The violent storm that killed 11 people in Germany last week also knocked down 40 million trees. The German forestry industry estimates the damage will cost them around 1 billion.
Violent storms hit Germany last week, killing 11 people and causing immense damage. Electricity pylons fell down, roads and railway lines were blocked, and Berlin's central station had to close down when a huge girder fell off the building. Now it turns out that the storm named "Kyrill" also caused huge damage to Germany's forests.
According to the German Forestry Council (DFWR), 40 million trees were toppled -- an estimated 20 million cubic meters of timber. Nearly one third of Germany is covered in forests, and timber is an important agricultural product.

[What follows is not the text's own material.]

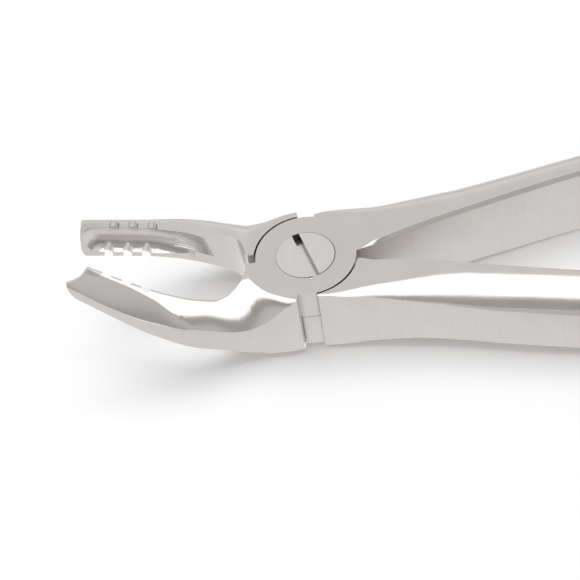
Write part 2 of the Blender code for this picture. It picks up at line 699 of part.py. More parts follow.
def make_screw(material):
    """Pivot screw with a flush slotted head; it holds in the lower disc."""
    seat = JOINT_THICKNESS - HEAD_DEPTH
    outline = [
        (0.0, JOINT_THICKNESS), (HEAD_RADIUS - EDGE_BREAK, JOINT_THICKNESS),
        (HEAD_RADIUS, JOINT_THICKNESS - EDGE_BREAK), (HEAD_RADIUS, seat), (SHANK_RADIUS, seat),
        (SHANK_RADIUS, EDGE_BREAK), (SHANK_RADIUS - EDGE_BREAK, 0.0), (0.0, 0.0),
    ]
    bm = bmesh.new()
    verts = [bm.verts.new((radius, 0, z)) for radius, z in outline]
    edges = [bm.edges.new(pair) for pair in zip(verts, verts[1:])]
    bmesh.ops.spin(
        bm, geom=verts + edges, axis=(0, 0, 1), cent=(0, 0, 0), angle=2 * math.pi,
        steps=SCREW_SIDES, use_merge=True,
    )
    bmesh.ops.remove_doubles(bm, verts=bm.verts, dist=WELD)
    screw = new_object("pivot_screw", bm, material)
    along = Vector((math.cos(SLOT_ANGLE), math.sin(SLOT_ANGLE), 0)) * (HEAD_RADIUS + OVERCUT)
    across = Vector((-math.sin(SLOT_ANGLE), math.cos(SLOT_ANGLE), 0)) * (SLOT_WIDTH / 2)
    floor = Vector((0, 0, JOINT_THICKNESS - SLOT_DEPTH))
    corners = [floor + along + across, floor - along + across, floor - along - across, floor + along - across]
    slot = prism("pivot_screw.slot", corners, Vector((0, 0, SLOT_DEPTH + OVERCUT)))
    combine(screw, slot, "DIFFERENCE")
    settle(screw)


def main():
    for obj in list(bpy.data.objects):
        bpy.data.objects.remove(obj, do_unlink=True)
    satin = steel("satin_steel", (0.57, 0.56, 0.55), 0.3)
    turned = steel("turned_steel", (0.6, 0.59, 0.58), 0.25)
    make_half(PALATAL, satin)
    make_half(BUCCAL, satin)
    make_screw(turned)


main()
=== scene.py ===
"""Looks of a pair of upper molar extraction forceps in satin stainless steel.

Each forged half is a smoothed copy of its solid, with a narrow flat along the handle's upper
edge, the milling marks in the beak's throat, the chequered grip and the stake mark beside the
screw cut into it. The screw gets its slot and its spread rim. All lengths are in metres, angles
in radians.
"""
import logging
import math
from dataclasses import dataclass
from enum import Enum
from typing import Optional

import bpy
from mathutils import Matrix, Quaternion, Vector


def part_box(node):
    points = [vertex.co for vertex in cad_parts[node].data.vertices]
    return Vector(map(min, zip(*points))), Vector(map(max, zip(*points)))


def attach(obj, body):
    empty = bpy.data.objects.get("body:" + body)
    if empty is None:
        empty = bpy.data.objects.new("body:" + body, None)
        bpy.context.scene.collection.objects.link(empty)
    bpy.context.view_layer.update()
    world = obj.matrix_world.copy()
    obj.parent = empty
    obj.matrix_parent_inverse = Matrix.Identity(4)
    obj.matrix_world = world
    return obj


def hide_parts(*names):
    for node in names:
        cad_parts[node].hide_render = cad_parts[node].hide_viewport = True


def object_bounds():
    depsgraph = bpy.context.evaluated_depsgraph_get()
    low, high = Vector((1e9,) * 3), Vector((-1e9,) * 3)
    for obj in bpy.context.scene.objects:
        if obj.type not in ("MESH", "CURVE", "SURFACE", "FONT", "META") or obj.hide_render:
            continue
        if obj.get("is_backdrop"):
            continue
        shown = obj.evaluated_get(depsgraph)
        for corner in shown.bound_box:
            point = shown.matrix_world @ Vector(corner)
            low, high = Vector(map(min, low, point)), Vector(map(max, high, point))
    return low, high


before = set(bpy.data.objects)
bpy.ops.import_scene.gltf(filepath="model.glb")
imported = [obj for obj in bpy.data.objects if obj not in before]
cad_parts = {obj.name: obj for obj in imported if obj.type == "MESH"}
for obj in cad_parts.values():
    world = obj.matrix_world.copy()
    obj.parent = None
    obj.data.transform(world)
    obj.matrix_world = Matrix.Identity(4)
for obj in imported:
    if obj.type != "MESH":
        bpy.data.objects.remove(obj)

MM = 0.001
MERGE = 0.001 * MM
FAR_OFF = 60.0 * MM
FACE_WEIGHT = 80
BYTE = 255
SRGB_KNEE = 0.04045
SRGB_SLOPE = 12.92
SRGB_OFFSET = 0.055
SRGB_POWER = 2.4
WAVE_RATE = 20    # radians that a wave texture of scale 1 turns in a metre
LOG = logging.getLogger("forceps")


class Side(Enum):
    """The side of the middle plane that a beak or a handle lies on."""

    FAR = 1
    NEAR = -1


class Cut(Enum):
    """The ways a tool body changes a piece."""

    TAKE_AWAY = "DIFFERENCE"
    ADD = "UNION"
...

The western state of North-Rhine Westphalia bore the brunt of the havoc -- around 25 million trees were knocked down there alone by the extremely high winds. Older spruce trees were the hardest hit by the storm. The forests of Saxony and Thuringia in eastern Germany also suffered severe damage.
Although the full extent of the damage has still not been assessed, the German forestry industry calculates that the damage will lead to total losses of around 1 billion ($1.3 billion).
However, according to the DFWR, the wood from the toppled trees can still be sold. In fact, due to the strong demand for lumber at the moment, it predicts that all the wood will be absorbed by the market over the next six to eight months.